The poem “Mirror”
by Sylvia Plath presents the concept of the simple household object from an unusual angle so that the reader gets a glimpse of the feelings and ideas that a mirror can have. This stylistic device is called personification – the presentation of inanimate objects as if these are human beings. The mirror is in this case only a pretext to convey some ideas about human life, not an attempt to engage in an in-depth analysis of the world of things. The mirror can also be regarded as a metaphor for some broader notion.

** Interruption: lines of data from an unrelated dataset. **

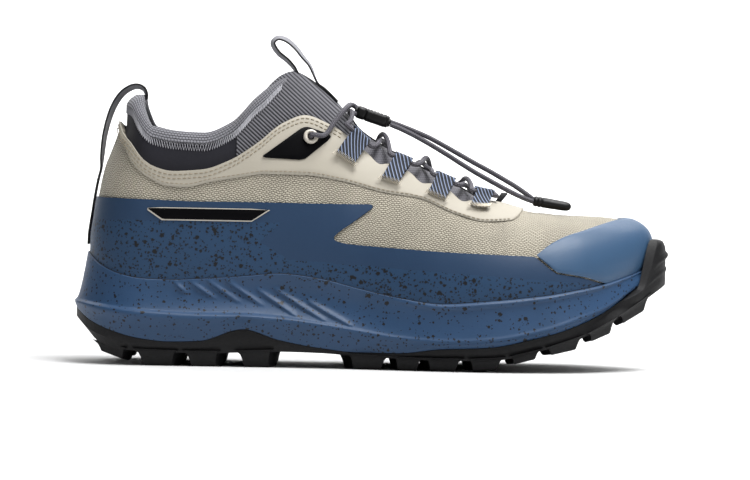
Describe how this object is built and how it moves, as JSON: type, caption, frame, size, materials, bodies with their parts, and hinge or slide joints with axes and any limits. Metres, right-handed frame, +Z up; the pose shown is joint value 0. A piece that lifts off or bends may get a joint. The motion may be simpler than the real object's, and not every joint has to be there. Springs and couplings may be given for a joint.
{
  "type": "trail running shoe",
  "caption": "Right trail running shoe: cream mesh upper with blue overlays, elastic cord lacing with a toggle, thick blue foam midsole and lugged black rubber outsole.",
  "frame": {"origin": "middle of the shoe's box on the ground", "axes": "+Z up, +X from the heel to the toe, +Y towards the inner side of the foot"},
  "size_m": [0.301, 0.1108, 0.1668],
  "materials": {
    "black_rubber": "matt moulded",
    "blue_foam": "satin moulded foam",
    "grey_foam": "cloth-faced foam",
    "cream_mesh": "woven mesh",
    "cream_film": "smooth bonded film",
    "blue_film": "matt bonded film",
    "toe_film": "glossy bonded film",
    "collar_cloth": "smooth stretch cloth",
    "grey_knit": "ribbed knit",
    "black_film": "woven tape",
    "striped_webbing": "striped tape",
    "grey_lace": "braided elastic cord",
    "black_plastic": "moulded",
    "cream_ring": "moulded"
  },
  "bodies": {
    "root": {"outsole": "black_rubber", "midsole": "blue_foam", "insole": "grey_foam", "upper": "cream_mesh", "mudguard": "blue_film", "toe_cap": "toe_film", "eyestay": "cream_film", "collar": "collar_cloth", "tongue": "grey_knit", "heel_pull_loop": "black_film", "tongue_pull_loop": "black_film", "lace_crossings": "grey_lace", "lace_lock": "black_plastic", "lace_keeper": "black_film", "cord_end": "black_plastic", "lace_tail_upper": "grey_lace", "lace_tail_lower": "grey_lace", "eyelet_patch_lateral": "black_film", "eyelet_lateral": "cream_ring", "eyelet_medial": "cream_ring", "lace_riser_lateral": "grey_lace", "lace_riser_medial": "grey_lace", "lace_loop_lateral_1": "striped_webbing", "lace_loop_lateral_2": "striped_webbing", "lace_loop_lateral_3": "striped_webbing", "lace_loop_lateral_4": "striped_webbing", "lace_loop_medial_1": "striped_webbing", "lace_loop_medial_2": "striped_webbing", "lace_loop_medial_3": "striped_webbing", "lace_loop_medial_4": "striped_webbing"}
  },
  "joints": []
}
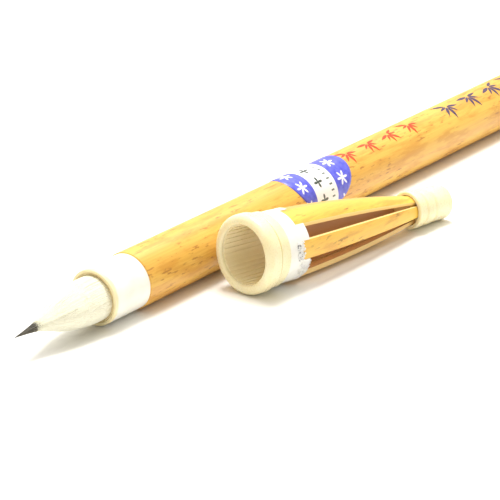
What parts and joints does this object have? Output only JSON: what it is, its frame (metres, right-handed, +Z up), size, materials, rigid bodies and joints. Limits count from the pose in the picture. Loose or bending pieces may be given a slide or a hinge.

To understand what the metaphor stands for, let us examine the nature of the object depicted in the poem. The mirror apparently has a character. It prides itself on its objectivity and impartiality, stating that it is “exact” and has “no preconceptions.” In spite of its ambition at objectivity, the mirror does not hesitate to give emotional comments, for instance comparing the woman who looks into it to “a terrible fish.” The mirror even has a heart, as it states that the speckles on the opposite wall have become “a part of … heart”. In the very attempt to underscore the objectivity of presentation, the mirror reveals its pride in being such a truthful presenter.

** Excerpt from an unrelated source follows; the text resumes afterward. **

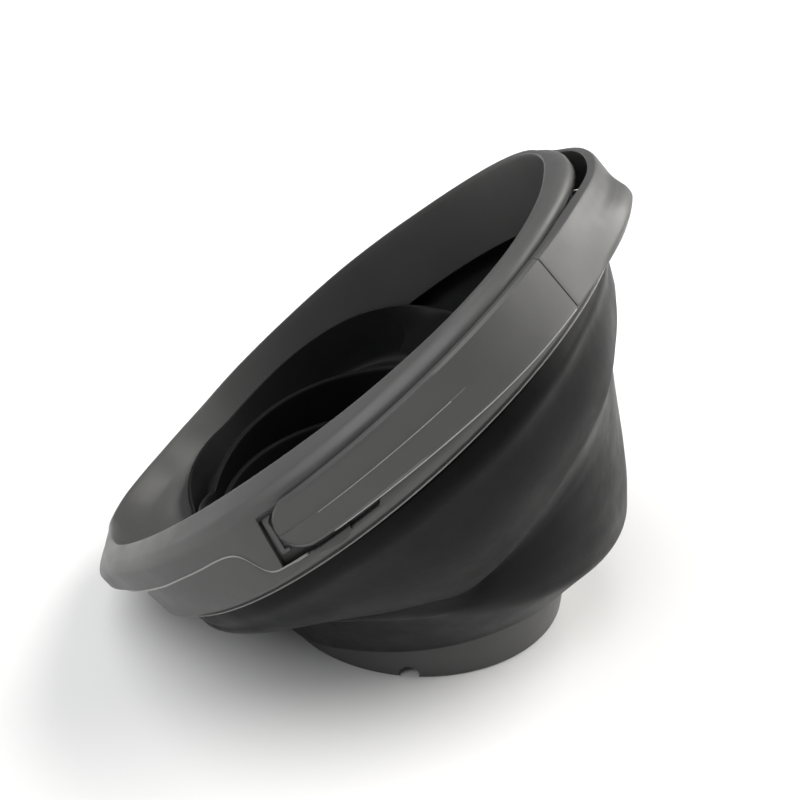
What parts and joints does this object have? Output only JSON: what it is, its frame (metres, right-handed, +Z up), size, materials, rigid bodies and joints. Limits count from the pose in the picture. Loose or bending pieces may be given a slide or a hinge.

There is something that makes the reader believe that it is to some extent a truthful vehicle. The mirror insists: “Whatever you see I swallow immediately just as it is, unmisted by love or dislike.” Its very focus on fair portrayal convinces the reader that it is to some degree possible to reflect what is going on in human lives truthfully and objectively. The mirror is attentive to the minute details like the speckles on the wall, which once again underscores the objectivity of the presentation.
The metaphor of the mirror, therefore, can refer to the objectivity of the material world as compared to the illusion that reigns in human life. The woman comes and goes, reacting to the image in the mirror “with tears and an agitation of hands.” This underscores the struggles of the human world that make it difficult for people to achieve the same level of truthful presentation and objectivity. Humans are always in the state of agitation, which makes it difficult for them to see the ugly truth. They are often tempted to chase an illusion that will console them from the terrible images posed by their aging looks and minds. The mirror, on the contrary, is something stable that is there merely to reflect an image – and capable of making this picture follow specific rules of reflection. The mirror is thus permanent, while human life is fleeting and uncertain.
The relationship between the woman and the mirror is then one of dependence, meaning that the woman is dependent on the mirror. The looking-glass is aware of that, stating: “I am important to her.” This importance stems from the role the mirror plays in the woman’s self-identification. In the uncertain world of human endeavors, appearance plays a big role, often defining the status of the humans concerning others. It is especially true for women, for whom the whole destiny often depends on the ability to attract and hold men. To gain a realistic perception of one’s looks is under these social pressures like getting a compass that will lead a person through the woods. The mirror then acquires vital importance in the woman’s life: she is constantly “searching [its] reaches for what she is.”
Thus, the mirror is essential to the woman, but she does not see it as a friend or supporter. Instead, it is connected to the unpleasant emotions, signifying an unwelcome change in her life. In this poem, Plate seems to portray old age as a decline, almost a descent into the abyss. The mirror states: “In me, she has drowned a young girl, and in me, an old woman rises toward her day after day.” It makes the mirror an unpleasant companion. The only reason why it still survives in the woman’s room is its absolute importance as an objective presenter, although the reader can envisage that at one point the woman can rebel against aging, and smash the object on the wall to smithereens. The relationship between the two is thus of dependence and distrust.
The poem “Mirror” by Sylvia Plate is thus an attempt at the juxtaposition of the stable and precise world of things to the unsure and fleeting human existence. The woman and the mirror exist in close interrelationship, yet their attitudes do not carry a trace of friendship and support.